In Maharashtra’s remote village of Denganmal, a practice exists that starkly illustrates the human cost of water scarcity. Here, men marry multiple women—known as “paani bai” or “water wives”—primarily to manage the overwhelming task of water collection.

The Burden Women Carry

Each day before sunrise, these women begin their arduous 12-hour round trip across rocky terrain under the scorching sun. They carry multiple vessels, each holding 15 liters of water—heavy loads balanced precariously on their heads.

Despite their crucial role in family survival, these women often have no legal rights to property, limited decision-making power, and in many cases, no conjugal rights. Their value is measured primarily by the water they can carry.

The physical toll is devastating: chronic neck and spinal injuries, anemia, disrupted fertility cycles, and malnutrition. Beyond physical health, there’s an immeasurable social cost. Children wait hours for their mothers to return to feed them. Infant mortality rates are high. Women resume water collection just days after childbirth.

This isn’t just Denganmal’s story. Across India and throughout the developing world, women and girls spend an estimated 200 million hours every single day fetching water—time that could be spent on education, income generation, or care.

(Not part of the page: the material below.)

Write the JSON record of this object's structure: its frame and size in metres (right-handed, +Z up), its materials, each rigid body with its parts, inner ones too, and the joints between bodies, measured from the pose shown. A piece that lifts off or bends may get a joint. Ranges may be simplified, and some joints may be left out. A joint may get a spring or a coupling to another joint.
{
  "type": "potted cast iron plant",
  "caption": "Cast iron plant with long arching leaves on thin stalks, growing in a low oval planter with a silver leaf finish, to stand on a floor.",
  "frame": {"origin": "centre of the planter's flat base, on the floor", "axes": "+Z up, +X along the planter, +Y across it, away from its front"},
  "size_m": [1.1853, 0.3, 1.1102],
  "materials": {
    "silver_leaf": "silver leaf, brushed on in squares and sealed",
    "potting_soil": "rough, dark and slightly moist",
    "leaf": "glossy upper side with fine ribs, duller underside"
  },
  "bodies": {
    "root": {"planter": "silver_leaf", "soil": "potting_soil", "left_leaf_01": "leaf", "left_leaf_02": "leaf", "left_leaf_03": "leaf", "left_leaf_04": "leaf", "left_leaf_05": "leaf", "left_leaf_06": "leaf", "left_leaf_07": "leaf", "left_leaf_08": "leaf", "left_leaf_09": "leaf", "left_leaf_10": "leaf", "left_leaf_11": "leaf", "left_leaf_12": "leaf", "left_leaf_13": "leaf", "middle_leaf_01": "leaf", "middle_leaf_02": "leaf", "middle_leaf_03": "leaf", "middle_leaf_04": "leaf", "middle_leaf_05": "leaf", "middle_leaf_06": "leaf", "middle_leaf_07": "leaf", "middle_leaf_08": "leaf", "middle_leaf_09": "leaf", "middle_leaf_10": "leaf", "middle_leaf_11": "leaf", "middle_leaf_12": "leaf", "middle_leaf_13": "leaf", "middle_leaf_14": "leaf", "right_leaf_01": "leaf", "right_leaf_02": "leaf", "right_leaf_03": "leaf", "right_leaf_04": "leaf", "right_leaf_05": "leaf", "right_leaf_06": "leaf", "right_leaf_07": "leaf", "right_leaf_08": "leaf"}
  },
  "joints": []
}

Community Pure Water: Catalyzing Change

This is where Community Pure Water enters the narrative—not just as a provider of clean water, but as a catalyst for gender equity.
In villages where CPW has established water centers, remarkable shifts are occurring:

Breaking Gender Barriers

A senior citizen in Chak Madrasa, Punjab fills water from the CPW water purification center which has been sponsored by FMC.

With water centers established within communities, the extreme burden of water collection diminishes dramatically. The task no longer requires an entire day’s journey, making it accessible anytime to all family members—including men. This accessibility has begun reshaping deeply entrenched gender norms around water collection.

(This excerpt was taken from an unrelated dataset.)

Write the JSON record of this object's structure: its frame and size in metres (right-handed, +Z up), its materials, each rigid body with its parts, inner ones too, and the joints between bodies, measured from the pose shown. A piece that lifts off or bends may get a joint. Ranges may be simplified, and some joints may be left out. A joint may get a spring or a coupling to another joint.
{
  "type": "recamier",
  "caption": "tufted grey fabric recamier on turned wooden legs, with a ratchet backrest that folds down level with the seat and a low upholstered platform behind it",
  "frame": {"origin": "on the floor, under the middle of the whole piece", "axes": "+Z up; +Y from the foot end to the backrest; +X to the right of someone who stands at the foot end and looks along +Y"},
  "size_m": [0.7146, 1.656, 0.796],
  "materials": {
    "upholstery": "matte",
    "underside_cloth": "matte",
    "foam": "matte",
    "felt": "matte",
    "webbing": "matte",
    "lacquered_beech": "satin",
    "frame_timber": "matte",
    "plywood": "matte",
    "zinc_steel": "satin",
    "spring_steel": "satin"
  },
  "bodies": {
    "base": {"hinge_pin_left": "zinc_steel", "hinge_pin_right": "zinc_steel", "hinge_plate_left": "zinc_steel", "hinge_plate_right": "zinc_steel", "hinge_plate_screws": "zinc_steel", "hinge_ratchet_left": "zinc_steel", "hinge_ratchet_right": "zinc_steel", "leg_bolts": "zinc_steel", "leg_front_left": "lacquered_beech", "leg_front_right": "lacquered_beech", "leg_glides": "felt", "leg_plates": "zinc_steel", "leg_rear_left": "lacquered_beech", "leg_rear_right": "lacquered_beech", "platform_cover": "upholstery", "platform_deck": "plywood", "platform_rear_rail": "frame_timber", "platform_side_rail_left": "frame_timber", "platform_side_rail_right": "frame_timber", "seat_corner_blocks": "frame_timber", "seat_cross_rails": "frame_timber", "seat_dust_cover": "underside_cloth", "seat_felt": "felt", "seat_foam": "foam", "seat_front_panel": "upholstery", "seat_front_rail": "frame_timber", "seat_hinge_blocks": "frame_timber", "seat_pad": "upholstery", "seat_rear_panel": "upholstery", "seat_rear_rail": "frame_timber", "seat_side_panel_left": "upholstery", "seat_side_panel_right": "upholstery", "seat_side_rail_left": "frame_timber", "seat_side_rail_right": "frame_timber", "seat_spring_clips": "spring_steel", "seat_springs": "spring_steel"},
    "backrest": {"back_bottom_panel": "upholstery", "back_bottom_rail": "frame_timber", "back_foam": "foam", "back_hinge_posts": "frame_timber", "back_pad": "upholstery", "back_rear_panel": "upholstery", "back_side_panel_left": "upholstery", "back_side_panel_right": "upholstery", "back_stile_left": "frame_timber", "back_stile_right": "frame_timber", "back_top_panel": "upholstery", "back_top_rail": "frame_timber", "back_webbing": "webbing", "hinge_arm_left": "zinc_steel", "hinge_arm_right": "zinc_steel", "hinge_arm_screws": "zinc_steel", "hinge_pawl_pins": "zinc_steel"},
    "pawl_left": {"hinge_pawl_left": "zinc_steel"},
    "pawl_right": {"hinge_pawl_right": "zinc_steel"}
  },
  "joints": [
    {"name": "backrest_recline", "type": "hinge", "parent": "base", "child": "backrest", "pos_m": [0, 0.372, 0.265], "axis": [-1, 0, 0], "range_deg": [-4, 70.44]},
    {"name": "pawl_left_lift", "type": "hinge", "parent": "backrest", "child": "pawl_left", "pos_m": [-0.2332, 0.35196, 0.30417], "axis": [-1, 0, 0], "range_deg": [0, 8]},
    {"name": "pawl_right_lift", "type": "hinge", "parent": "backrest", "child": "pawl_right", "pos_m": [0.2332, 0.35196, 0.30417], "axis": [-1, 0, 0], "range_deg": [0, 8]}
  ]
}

In many communities, more and more men now participate in water collection—a task previously considered exclusively “women’s work.” This shift represents a profound change in how communities view gender roles related to water.

Education and Opportunity

School enrollment for girls has increased significantly in communities with CPW centers. A mother in Kasod Shivpuri village in Maharashtra shares that her daughter, who once accompanied her on water collection trips, now attends school full-time and dreams of becoming a nurse.

“I used to think I would have to marry off my daughter at a young age, just as I was married,” she explains. “Now she will be the first woman in our family to study further, have a career, and be financially independent.”

Women as Entrepreneurs and Leaders

With time now available in their days, women are pursuing income-generating activities and building financial independence. Sujatha from Ambatpally village used her newfound time to establish a small tailoring business from her home—something impossible when water collection consumed her day.

Sujatha takes a break from sewing for a drink of purified water

These entrepreneurial initiatives demonstrate how accessible water creates economic ripple effects throughout communities.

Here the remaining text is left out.